Pada tahun inipun, gerakan boikot atau tagar uninstall meramaikan segmen media sosial. Netizen berbondong-bondong menyerukan tagar uninstall Bukalapak, perusahaan perbelanjaan daring di Indonesia.Â
Netizen beralasan gerakan ini sebagai bentuk ketidakpuasan terhadap pernyataan Ahmad Zaky sang Ceo perusahaan di akun twitternya. Sesampai Ahmad Zaky harus meminta maaf pada pihak yang merasa tersinggung oleh pernyataannya.
Riuhnya media sosial oleh gerakan uninstall yang digelorakan oleh netizen sampai pada smartphone milik Presiden. Orang nomor 1 di Indonesia ini meminta agar netizen untuk berhenti meramaikan gerakan tersebut dan berpesan agar masyarakat fokus menyiapkan formula untuk Indonesia maju.
Dari beberapa kasus yang terjadi, saya melihat ada yang salah dengan ekspresi kekecewaan melalui gerakan boikot atau uninstall. Gerakan boikot atau uninstall ini cenderung bersifat politis, dikaitkan dengan pilihan politik masyarakat yang terfragmentasi kedalam 2 kubu, simpatisan petahana dan simpatisan oposisi.
Sari Roti dan Traveloka adalah korban gerakan boikot uninstall simpatisan oposisi.
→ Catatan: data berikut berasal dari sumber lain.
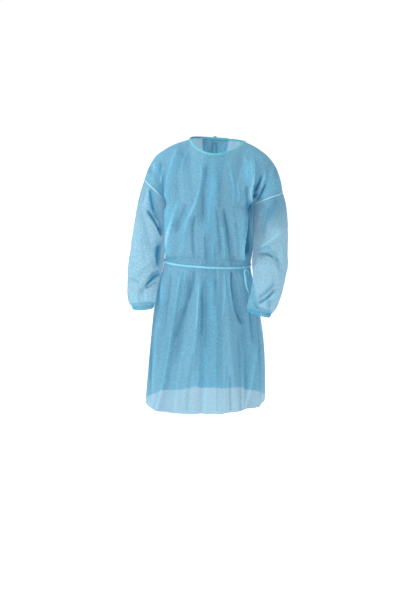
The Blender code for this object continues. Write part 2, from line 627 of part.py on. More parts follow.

Sikap kedua perusahaan tersebut dinilai bersebrangan dengan mereka yang terkumpul di barisan tersebut. Oleh karenanya netizen yang mendukung tagar tersebut bisa dipastikan adalah sebagian netizen simpatisan oposisi.
Pun sama halnya dengan Bukalapak, korban gerakan uninstall sebagian simpatisan petahana. Cuitan Ahmad Zaky dianggap sebagai sikap anti-petahana. Mereka yang mendukung gerakan uninstall Bukalapak bisa dipastikan adalah sebagian netizen simpatisan petahana.